I began writing this collection of Aphorisms while living in England working on several King Crimson albums with Robert Fripp. Robert had written a large collection of aphorisms about art and life and I decided to write a collection that focused on recording. -Ronan Chris Murphy
Aphorisms and apparent truths about making records.
(a work in progress by Ronan Chris Murphy)
- There is no such thing as over-production, only appropriate and inappropriate production.
- Emulation is always a compromise.
- The only endearing elements of emulation are found within the artifacts of its failure.
- The quality of a recording is governed by the performance.
- Sometimes people who know less than you about making records are right.

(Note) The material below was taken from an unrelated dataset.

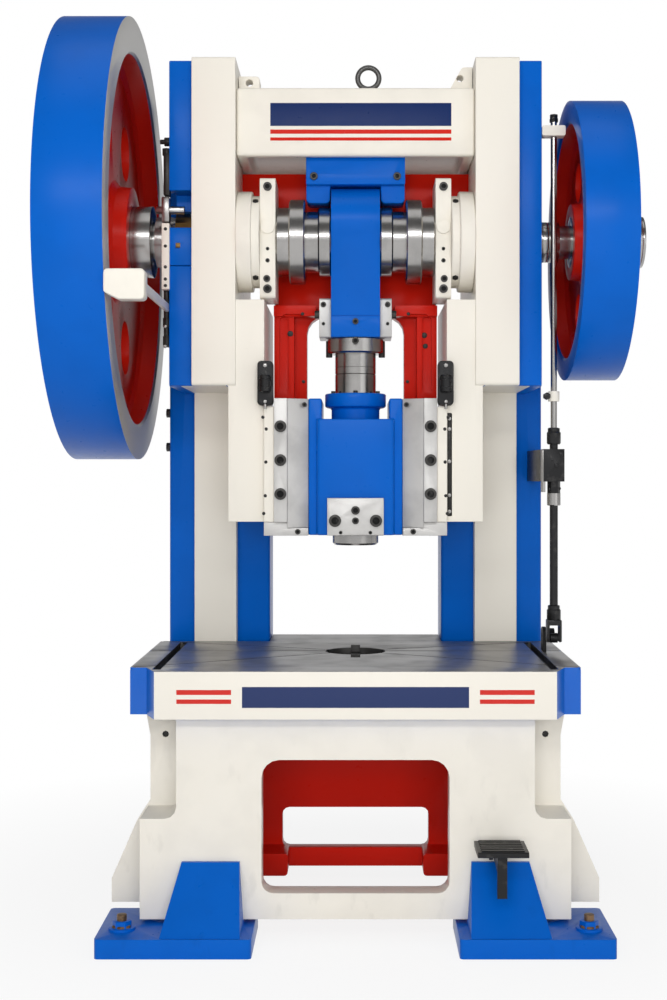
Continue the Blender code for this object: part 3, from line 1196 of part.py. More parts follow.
def pedal():
    """Ribbed foot pedal on a bent stem; the stem turns on a pin in the bracket."""
    tread = prism("pedal", filleted(rect(-PEDAL_FRONT, -PEDAL_FRONT + PEDAL_LENGTH, PEDAL_Z,
                                         PEDAL_Z + PEDAL_THICK), SMALL_ROUND / 2), "X",
                  PEDAL_X - PEDAL_HALF, PEDAL_X + PEDAL_HALF)
    pitch = (PEDAL_LENGTH - SMALL_ROUND) / PEDAL_RIBS
    for index in range(PEDAL_RIBS):
        start = -PEDAL_FRONT + SMALL_ROUND / 2 + (index + PEDAL_RIB_SHARE) * pitch
        rib = prism("rib", rect(start, start + pitch / 2, PEDAL_Z + PEDAL_THICK - PEDAL_RIB,
                                PEDAL_Z + PEDAL_THICK + PEDAL_RIB), "X",
                    PEDAL_X - PEDAL_HALF + SMALL_ROUND, PEDAL_X + PEDAL_HALF - SMALL_ROUND)
        join(tread, rib)
    stem = -PEDAL_FRONT + PEDAL_LENGTH * PEDAL_STEM_SHARE
    outline = [(stem, PEDAL_Z + PEDAL_RIB), (stem, PEDAL_STEM_LOW), (stem + PEDAL_STEM_HALF, PEDAL_STEM_LOW),
               (stem + PEDAL_STEM_HALF, PEDAL_PIVOT_Z - PEDAL_PIN * 2),
               (-PEDAL_PIVOT_Y, PEDAL_PIVOT_Z - PEDAL_PIN), (-PEDAL_PIVOT_Y, PEDAL_PIVOT_Z + PEDAL_PIN),
               (-PEDAL_FRONT + PEDAL_LENGTH - SMALL_ROUND, PEDAL_Z + PEDAL_RIB)]
    left, right = PEDAL_X - PEDAL_STEM_HALF, PEDAL_X + PEDAL_STEM_HALF
    arm = prism("arm", outline, "X", left, right)
    boss = rod("boss", "X", left, right, PEDAL_PIN, (0, -PEDAL_PIVOT_Y, PEDAL_PIVOT_Z))
    pin = rod("pin", "X", left - PEDAL_EAR, right + PEDAL_EAR, PEDAL_PIN / 2,
              (0, -PEDAL_PIVOT_Y, PEDAL_PIVOT_Z), SMALL_STEPS)
    join(tread, arm, boss, pin)
    pivot_on(tread, (PEDAL_X, -PEDAL_PIVOT_Y, PEDAL_PIVOT_Z))
    return paint(tread, RUBBER)


def pedal_bracket():
    """Black bracket on the bed's front with two ears for the pedal's pin."""
    inner = PEDAL_STEM_HALF + PEDAL_EAR_GAP
    outer = inner + PEDAL_EAR
    low, high = PEDAL_PIVOT_Z - PEDAL_ARM_HALF, PEDAL_PIVOT_Z + PEDAL_ARM_HALF
    front = -PEDAL_PIVOT_Y - PEDAL_PIN
    bracket = prism("pedal_bracket", rect(PEDAL_X - outer, PEDAL_X + outer, low, high), "Y", front,
                    -BED_FRONT - GAP)
    room = prism("room", rect(PEDAL_X - inner, PEDAL_X + inner, low - CUT, high + CUT), "Y", front - CUT,
                 -PEDAL_PIVOT_Y + PEDAL_PIN + PEDAL_EAR_GAP)
    bore = rod("bore", "X", PEDAL_X - outer - CUT, PEDAL_X + outer + CUT, PEDAL_PIN / 2 + GAP,
               (0, -PEDAL_PIVOT_Y, PEDAL_PIVOT_Z), SMALL_STEPS)
    return paint(cut(bracket, room, bore), DARK_STEEL)


def eye_bolt():
    """Steel eye bolt in the crown's top: a ring on a collared shank."""
    mesh = bmesh.new()
    loops = []
    for step in range(EYE_STEPS):
        angle = math.tau * step / EYE_STEPS
        loop = []
        for side in range(EYE_SIDES):
            turn = math.tau * side / EYE_SIDES
            reach = EYE_RADIUS + EYE_BAR * math.cos(turn)
            loop.append(mesh.verts.new((EYE_X + reach * math.cos(angle), EYE_BAR * math.sin(turn),
                                        EYE_Z + reach * math.sin(angle))))
        loops.append(loop)
    for step in range(EYE_STEPS):
        here, after = loops[step], loops[(step + 1) % EYE_STEPS]
        for side in range(EYE_SIDES):
            up = (side + 1) % EYE_SIDES
            mesh.faces.new((here[side], here[up], after[up], after[side]))
    ring = part_of("eye_bolt", mesh)
    shank = rod("shank", "Z", CROWN_TOP + GAP, EYE_Z - EYE_RADIUS, EYE_SHANK, (EYE_X, 0, 0))
    join(ring, shank)
    return paint(smooth(ring), STEEL)


def lifting_lug(name, side, width, top, slope):
    """Cream lug on the crown beside a column, with a hole in it."""
    inner, outer = HEAD_INNER - width, HEAD_INNER - LUG_GAP
    outline = [(side * inner, CROWN_TOP + GAP), (side * outer, CROWN_TOP + GAP), (side * outer, top),
               (side * (inner + slope), top)]
    lug = prism(name, filleted(outline, [0, 0, 0, SMALL_ROUND]), "Y", -LUG_THICK / 2, LUG_THICK / 2)
    cut(lug, rod("hole", "Y", -LUG_THICK, LUG_THICK, LUG_HOLE,
                 (side * (inner + outer) / 2, 0, (CROWN_TOP + top) / 2 + LUG_HOLE / 2), HOLE_STEPS))
    return paint(lug, CREAM)


def build():
    """Makes every part of the press."""
    clear_scene()
    for facing, end in ((-1, "front"), (1, "rear")):
        for side, hand in ((-1, "left"), (1, "right")):
            anchor_foot("foot_" + end + "_" + hand, side, facing)
    bed_body()
    table_plate()
    pairs = ((column, "column"), (bearing_flange, "bearing_flange"), (bearing_cap, "bearing_cap"),
             (main_bush, "main_bush"), (gib, "gib"), (gib_strip, "gib_strip"), (gib_guide, "gib_guide"),
             (gib_shoe, "gib_shoe"), (oil_box, "oil_box"))
    for make, name in pairs:
        right = make(name + "_right")
        left = twin(right, name + "_left")
        left.data.materials.clear()
        left.data.materials.append(right.data.materials[0].copy())
    crown_beam()
    crown_bracket()
    slide_casting()
    shaft = crankshaft()
    sleeve = eccentric_sleeve(shaft)
    rod_body = pitman(sleeve)
    clamp_plate("clamp_plate_left", -1, rod_body)
    clamp_plate("clamp_plate_right", 1, rod_body)
    lock_collar(rod_body)
    slide = ram(rod_body)
    adjusting_screw(slide)
    ball_retainer(slide)
    shank_block(slide)
    tool_disc(slide)
    flywheel()
    flywheel_hub(shaft)
    balance_wheel(shaft)
    balance_hub(shaft)
    thrust_collar(shaft)
    rod_arm()
    rod_block()
    operating_rod()
    rocker()
    rocker_bracket()
    brake_shoe()
    pedal()
    pedal_bracket()
    eye_bolt()
    lifting_lug("lifting_lug_left", -1, LUG_LEFT_WIDTH, LUG_LEFT_TOP, 0)
    lifting_lug("lifting_lug_right", 1, LUG_RIGHT_WIDTH, LUG_RIGHT_TOP, LUG_SLOPE)


build()
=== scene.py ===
"""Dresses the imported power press: paint, steel, fasteners, machined marks, camera and light."""
import json
import math

import bmesh
import bpy
from bpy.props import FloatProperty, FloatVectorProperty, PointerProperty
from mathutils import Matrix, Vector

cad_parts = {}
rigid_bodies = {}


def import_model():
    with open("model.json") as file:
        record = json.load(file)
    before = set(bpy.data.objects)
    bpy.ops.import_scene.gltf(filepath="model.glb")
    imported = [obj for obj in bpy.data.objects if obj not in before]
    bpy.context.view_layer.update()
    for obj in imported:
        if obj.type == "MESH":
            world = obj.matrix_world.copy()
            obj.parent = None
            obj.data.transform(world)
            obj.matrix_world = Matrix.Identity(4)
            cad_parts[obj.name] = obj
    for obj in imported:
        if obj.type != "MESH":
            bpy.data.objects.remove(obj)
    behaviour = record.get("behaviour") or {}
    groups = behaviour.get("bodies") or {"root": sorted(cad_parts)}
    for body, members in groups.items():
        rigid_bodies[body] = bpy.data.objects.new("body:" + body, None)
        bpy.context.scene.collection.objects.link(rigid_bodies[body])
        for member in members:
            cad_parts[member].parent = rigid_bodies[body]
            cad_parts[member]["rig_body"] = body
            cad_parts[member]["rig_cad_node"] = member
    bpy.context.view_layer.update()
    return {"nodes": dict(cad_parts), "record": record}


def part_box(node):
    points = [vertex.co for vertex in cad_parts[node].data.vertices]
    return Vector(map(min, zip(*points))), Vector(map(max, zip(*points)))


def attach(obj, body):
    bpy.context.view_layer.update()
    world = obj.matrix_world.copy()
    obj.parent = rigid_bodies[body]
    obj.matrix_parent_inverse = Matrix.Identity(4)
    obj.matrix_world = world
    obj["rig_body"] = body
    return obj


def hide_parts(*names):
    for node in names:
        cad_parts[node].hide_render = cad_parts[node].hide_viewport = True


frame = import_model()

bl_info = {
    "name": "Power Press Dresser",
    "version": (1, 0, 0),
    "blender": (4, 5, 0),
    "location": "View3D > Sidebar > Press",
    "description": "Adds paint, steel, fasteners, camera and light to the power press",
    "category": "Object",
}

CRANK_Z = sum(corner.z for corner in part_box("flywheel")) / 2
SMOOTH_ANGLE = math.radians(35)


def tone(label, note, default):
    """A colour that the sidebar can change, as linear values."""
    return FloatVectorProperty(name=label, description=note, default=default, min=0, max=1, subtype="COLOR")


def length(label, note, default, low, high):
    """A length that the sidebar can change, in metres."""
    return FloatProperty(name=label, description=note, default=default, min=low, max=high, unit="LENGTH")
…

- There is often an inverse relationship between the sound quality of a pop rock mix and the number of times over 2 the drummer strikes the snare drum per bar.
- The sound of a mix is seldom the most important element.
- Snare drums that ring are pitched instruments. Just like flutes.
- The abstention of studio effects is an effect.
- Guitars over-driven from digital racks or amp emulators will dominate or be submissive to the group. There is seldom a middle ground.
- Great records are made by great people, not great studios.
- If you don’t have the answer to a recording dilemma, the music probably does.
- If the music does not have the answer it is probably not music.
- What you can throw away is often more important than what you can add.
- The factual integrity of a recording decreases exponentially with every mic and tape track used
- There is always a producer(s) on a record.
- Recording techniques that compromise the quality of the performance are always inferior to those that enhance it.
- Some of the records you loved when you were younger sound horrible and you never noticed.
- You are making the soundtrack to some one else’s life.
- If you require academics to defend your music, you have already lost Music as an ally.
- Recordings without goals usually go no where. Recordings with goals rarely go where you plan, but they get there.
- Good “composition” does not always result in good music.
- Many people mistake “drums sounds” for “production”
- The fact that the “CD” can hold over 73 minutes of music does not mean that the “album” wants to.
- The general public thinks records by famous people sound better than those by non-famous people.
- Perfect recordings seldom make for perfect records.
- Production and adding effects are not synonymous.
- Sometimes not participating is the greatest contribution you can make
- A good producer knows that sometimes going away is a contribution.
- Appropriate production is bringing to the project what it needs, clearing away what it doesn’t, and not touching the rest.
- The question “Why?” should be asked before “How?” or “When?”.
- The music is more important than any one in the studio.